Images Matter


Outliving the Wreckage

Posted in Agnostic Recovery by Administrator on the April 19th, 2010

Thomas Merton paraphrasing Hegel:

History–the judgment not of intentions only, nor of consequences only, but of the measure in which values have passed into facts by virtue of free action.

I heard a man in a meeting say that the only thing he could hope to do about the wreckage of his past was outlive it. When I read the above passage I am reminded that my life in recovery is not the philosophy that I read, the lessons that I learn, nor the dreams that I have. When I have been living within my compulsive behavior, every wisdom I have been exposed to or espoused has been nothing more than a futile intellectualization. My intentions were frequently noble, but without any action to make those intentions enacted life choices. The consequences of my compulsive behavior were frequently devastating, debilitating, or even shame-inducing. But my history is not just the futility of intention, nor the wreckage of consequence; my history is one of recovery. Choosing a sponsor, so that I could learn from his wisdom, was a value past into fact. Attending a meeting is a value that passes into fact.
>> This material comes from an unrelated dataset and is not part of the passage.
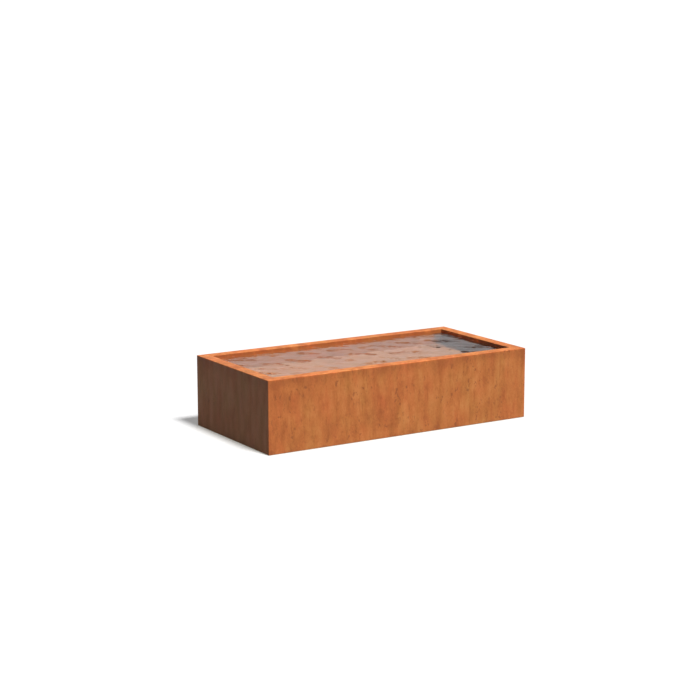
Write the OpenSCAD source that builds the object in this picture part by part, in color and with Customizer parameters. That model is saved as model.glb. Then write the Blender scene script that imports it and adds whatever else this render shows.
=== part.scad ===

Listening to people share about what they are doing in recovery gives me new material to enact on a daily basis, and every day I physically try something in recovery (attempting honesty, keeping a gratitude list) I write another line in my history. A history that outlives the wreckage of my past and is a true reflection of my values because at the end of the day, those values have past into fact by virtue of free actions, not intellectualizations, but actions.